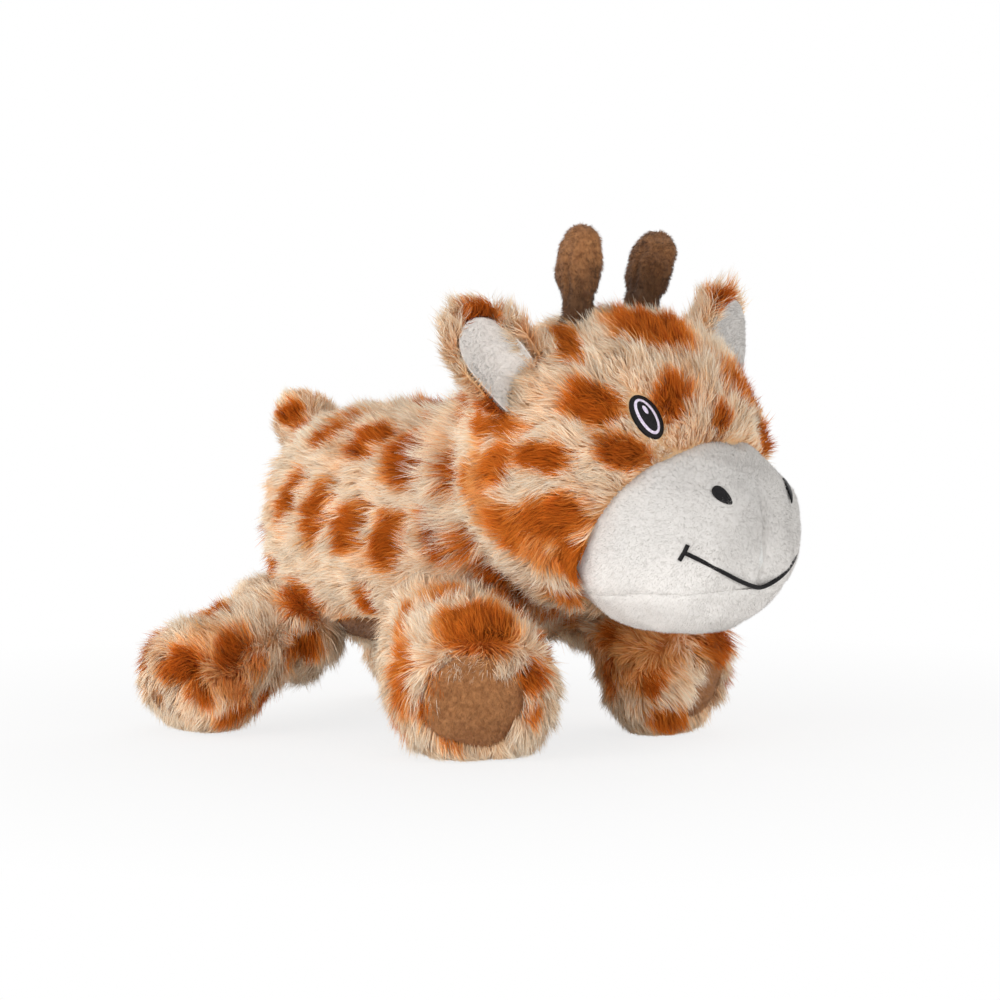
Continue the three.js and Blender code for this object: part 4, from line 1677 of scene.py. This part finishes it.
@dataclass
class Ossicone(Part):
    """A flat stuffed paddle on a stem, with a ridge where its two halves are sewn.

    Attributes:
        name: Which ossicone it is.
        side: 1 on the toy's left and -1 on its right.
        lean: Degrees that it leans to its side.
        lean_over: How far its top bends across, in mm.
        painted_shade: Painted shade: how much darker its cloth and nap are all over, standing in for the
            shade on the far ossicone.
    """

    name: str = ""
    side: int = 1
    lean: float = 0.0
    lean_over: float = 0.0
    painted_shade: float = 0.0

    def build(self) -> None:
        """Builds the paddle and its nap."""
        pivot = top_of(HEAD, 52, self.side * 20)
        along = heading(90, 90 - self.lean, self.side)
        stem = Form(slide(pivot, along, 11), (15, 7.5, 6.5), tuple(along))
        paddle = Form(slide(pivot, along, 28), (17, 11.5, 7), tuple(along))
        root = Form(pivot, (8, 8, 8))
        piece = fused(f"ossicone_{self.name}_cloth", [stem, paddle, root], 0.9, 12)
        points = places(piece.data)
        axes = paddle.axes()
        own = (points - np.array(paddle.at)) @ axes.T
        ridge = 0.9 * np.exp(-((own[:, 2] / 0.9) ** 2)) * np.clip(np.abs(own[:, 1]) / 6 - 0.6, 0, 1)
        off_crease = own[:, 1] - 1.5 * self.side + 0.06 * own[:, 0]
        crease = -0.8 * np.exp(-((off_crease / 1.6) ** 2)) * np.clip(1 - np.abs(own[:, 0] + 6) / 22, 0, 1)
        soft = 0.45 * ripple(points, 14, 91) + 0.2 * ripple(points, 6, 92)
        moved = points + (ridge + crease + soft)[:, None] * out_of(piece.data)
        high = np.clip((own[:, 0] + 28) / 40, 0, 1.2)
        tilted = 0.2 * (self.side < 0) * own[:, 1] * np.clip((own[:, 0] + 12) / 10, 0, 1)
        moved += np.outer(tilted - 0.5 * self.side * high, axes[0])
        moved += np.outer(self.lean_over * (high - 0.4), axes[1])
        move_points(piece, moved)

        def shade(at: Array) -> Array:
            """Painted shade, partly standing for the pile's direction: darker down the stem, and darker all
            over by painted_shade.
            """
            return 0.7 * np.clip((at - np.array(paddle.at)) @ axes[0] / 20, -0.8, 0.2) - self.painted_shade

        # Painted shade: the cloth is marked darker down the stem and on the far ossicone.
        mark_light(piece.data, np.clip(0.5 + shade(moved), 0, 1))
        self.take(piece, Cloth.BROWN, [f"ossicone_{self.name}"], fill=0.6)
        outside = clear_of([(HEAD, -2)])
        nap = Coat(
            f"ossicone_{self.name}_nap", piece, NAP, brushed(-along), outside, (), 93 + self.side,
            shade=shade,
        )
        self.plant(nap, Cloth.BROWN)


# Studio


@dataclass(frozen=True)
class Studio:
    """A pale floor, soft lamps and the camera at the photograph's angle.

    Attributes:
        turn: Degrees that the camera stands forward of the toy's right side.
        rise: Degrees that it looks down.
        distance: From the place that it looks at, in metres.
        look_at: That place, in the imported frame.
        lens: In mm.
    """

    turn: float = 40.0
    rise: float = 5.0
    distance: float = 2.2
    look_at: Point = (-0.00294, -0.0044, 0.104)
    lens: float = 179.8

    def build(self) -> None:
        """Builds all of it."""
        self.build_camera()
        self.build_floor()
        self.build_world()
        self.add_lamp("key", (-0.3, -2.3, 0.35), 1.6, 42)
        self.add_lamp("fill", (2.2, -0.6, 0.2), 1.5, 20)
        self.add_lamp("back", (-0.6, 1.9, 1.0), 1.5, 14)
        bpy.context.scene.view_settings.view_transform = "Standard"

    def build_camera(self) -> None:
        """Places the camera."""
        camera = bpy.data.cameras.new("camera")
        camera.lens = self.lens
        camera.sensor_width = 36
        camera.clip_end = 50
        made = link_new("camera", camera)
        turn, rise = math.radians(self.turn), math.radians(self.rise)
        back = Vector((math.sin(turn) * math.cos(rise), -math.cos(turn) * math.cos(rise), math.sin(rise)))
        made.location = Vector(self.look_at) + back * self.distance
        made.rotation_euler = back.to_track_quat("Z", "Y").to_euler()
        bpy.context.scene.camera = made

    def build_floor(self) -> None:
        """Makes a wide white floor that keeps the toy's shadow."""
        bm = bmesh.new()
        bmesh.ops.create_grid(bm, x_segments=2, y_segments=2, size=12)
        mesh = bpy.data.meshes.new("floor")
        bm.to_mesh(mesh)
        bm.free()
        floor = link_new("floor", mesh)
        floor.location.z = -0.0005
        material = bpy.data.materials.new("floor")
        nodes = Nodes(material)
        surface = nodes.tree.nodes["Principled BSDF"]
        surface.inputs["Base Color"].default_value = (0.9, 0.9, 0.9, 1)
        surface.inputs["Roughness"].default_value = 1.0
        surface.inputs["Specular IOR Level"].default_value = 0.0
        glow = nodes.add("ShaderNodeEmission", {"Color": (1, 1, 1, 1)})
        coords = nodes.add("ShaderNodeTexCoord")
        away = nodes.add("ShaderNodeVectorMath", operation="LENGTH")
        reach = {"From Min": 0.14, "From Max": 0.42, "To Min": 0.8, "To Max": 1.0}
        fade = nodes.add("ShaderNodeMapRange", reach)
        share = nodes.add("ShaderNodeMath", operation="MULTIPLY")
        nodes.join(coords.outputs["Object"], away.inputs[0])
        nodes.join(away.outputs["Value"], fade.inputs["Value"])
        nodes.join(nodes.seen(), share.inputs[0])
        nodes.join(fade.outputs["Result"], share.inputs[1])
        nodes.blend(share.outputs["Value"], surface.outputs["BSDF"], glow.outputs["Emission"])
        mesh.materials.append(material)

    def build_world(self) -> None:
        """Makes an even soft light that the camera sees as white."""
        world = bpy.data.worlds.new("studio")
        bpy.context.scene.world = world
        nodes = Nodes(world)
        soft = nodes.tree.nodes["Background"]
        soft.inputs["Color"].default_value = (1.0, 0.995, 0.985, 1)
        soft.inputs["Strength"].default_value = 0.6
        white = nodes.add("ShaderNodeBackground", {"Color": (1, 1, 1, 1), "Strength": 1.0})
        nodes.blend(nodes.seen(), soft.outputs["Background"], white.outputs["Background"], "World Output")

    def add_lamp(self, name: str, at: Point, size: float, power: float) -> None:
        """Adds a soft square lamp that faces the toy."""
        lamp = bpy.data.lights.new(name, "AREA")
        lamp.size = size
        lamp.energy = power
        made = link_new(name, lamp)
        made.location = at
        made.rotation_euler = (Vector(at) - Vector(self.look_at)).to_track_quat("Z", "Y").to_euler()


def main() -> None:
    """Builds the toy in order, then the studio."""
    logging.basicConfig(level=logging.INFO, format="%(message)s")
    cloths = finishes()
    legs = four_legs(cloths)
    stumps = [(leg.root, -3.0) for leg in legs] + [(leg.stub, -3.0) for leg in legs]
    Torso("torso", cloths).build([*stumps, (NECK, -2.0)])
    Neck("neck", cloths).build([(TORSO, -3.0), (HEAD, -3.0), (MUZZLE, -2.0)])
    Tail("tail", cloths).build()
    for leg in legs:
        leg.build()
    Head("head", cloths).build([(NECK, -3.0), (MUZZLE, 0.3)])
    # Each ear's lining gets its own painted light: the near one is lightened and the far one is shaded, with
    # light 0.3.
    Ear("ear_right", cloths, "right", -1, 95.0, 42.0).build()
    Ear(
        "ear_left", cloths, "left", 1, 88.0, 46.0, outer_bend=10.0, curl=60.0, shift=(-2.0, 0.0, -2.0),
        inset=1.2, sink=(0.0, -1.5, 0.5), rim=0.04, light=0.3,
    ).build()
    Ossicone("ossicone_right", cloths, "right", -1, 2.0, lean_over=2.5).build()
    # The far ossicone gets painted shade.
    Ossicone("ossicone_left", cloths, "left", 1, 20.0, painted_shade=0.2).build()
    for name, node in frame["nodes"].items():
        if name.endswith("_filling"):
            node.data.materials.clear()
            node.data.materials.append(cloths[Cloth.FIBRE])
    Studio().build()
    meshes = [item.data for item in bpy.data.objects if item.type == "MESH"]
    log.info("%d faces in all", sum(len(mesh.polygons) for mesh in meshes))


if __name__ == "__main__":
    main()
..............................
• Goal:
Copy out all lines above that include the string "finishes".

• The result:
Continue the three.js and Blender code for this object: part 4, from line 1677 of scene.py. This part finishes it.
    cloths = finishes()